Re: RFC: Modified FAT filesystem driver?

Albert Cahalan (albert@ccs.neu.edu)
Mon, 2 Dec 1996 10:07:06 -0500 (EST)


From: rnichols@interaccess.com (Robert Nichols)
> Marc MERLIN <merlin@magic.metawire.com> wrote:
>> In article <199611230035.TAA03352@denali.ccs.neu.edu>,
>> Albert Cahalan <albert@ccs.neu.edu> wrote:
>>
>>> I think you can always find a long filename in win*/desktop,
>>> or whatever they call it.
> [SNIP]
>> My point is just that this kind of autodection would have _many_
>> reasons to fail. For many people, a mount option would be the only
>> reliable option.
>
> Exactly. There is no requirement that a VFAT file system actually
> contain any files with long names. What would happen if you were to
> 'rm' the last long-named file from the file system and unmount it? When
> you mounted it again would you want it to come back as FAT instead of
> VFAT (and now you can't re-create the file that you just deleted)?

It does not matter if there are many reasons it can fail. It is a
heuristic, and heuristics do fail sometimes. You can always override
the heuristic by mounting as vfat, msdos, umsdos, dmsdos, or uvfat.
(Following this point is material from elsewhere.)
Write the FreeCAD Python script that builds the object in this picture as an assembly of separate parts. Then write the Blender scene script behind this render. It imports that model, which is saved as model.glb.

If there was a "fat" filesystem that would autodetect, Linux
distributions would not need to worry the matter. When the
distribution assumes a plain msdos filesystem, Windows 95 long
filenames get messed up. When the distribution assumes a vfat
filesystem, DOS scandisk will complain.

Note that the Windows 95 installer does not modify /etc/fstab!
If Linux would autodetect the filesystem subtype, then there
would be no need to modify /etc/fstab. Oh, let's try to not
torture newbies too much. Expecting a newbie to modify /etc/fstab
after a Windows upgrade is like expecting them to hack the registry.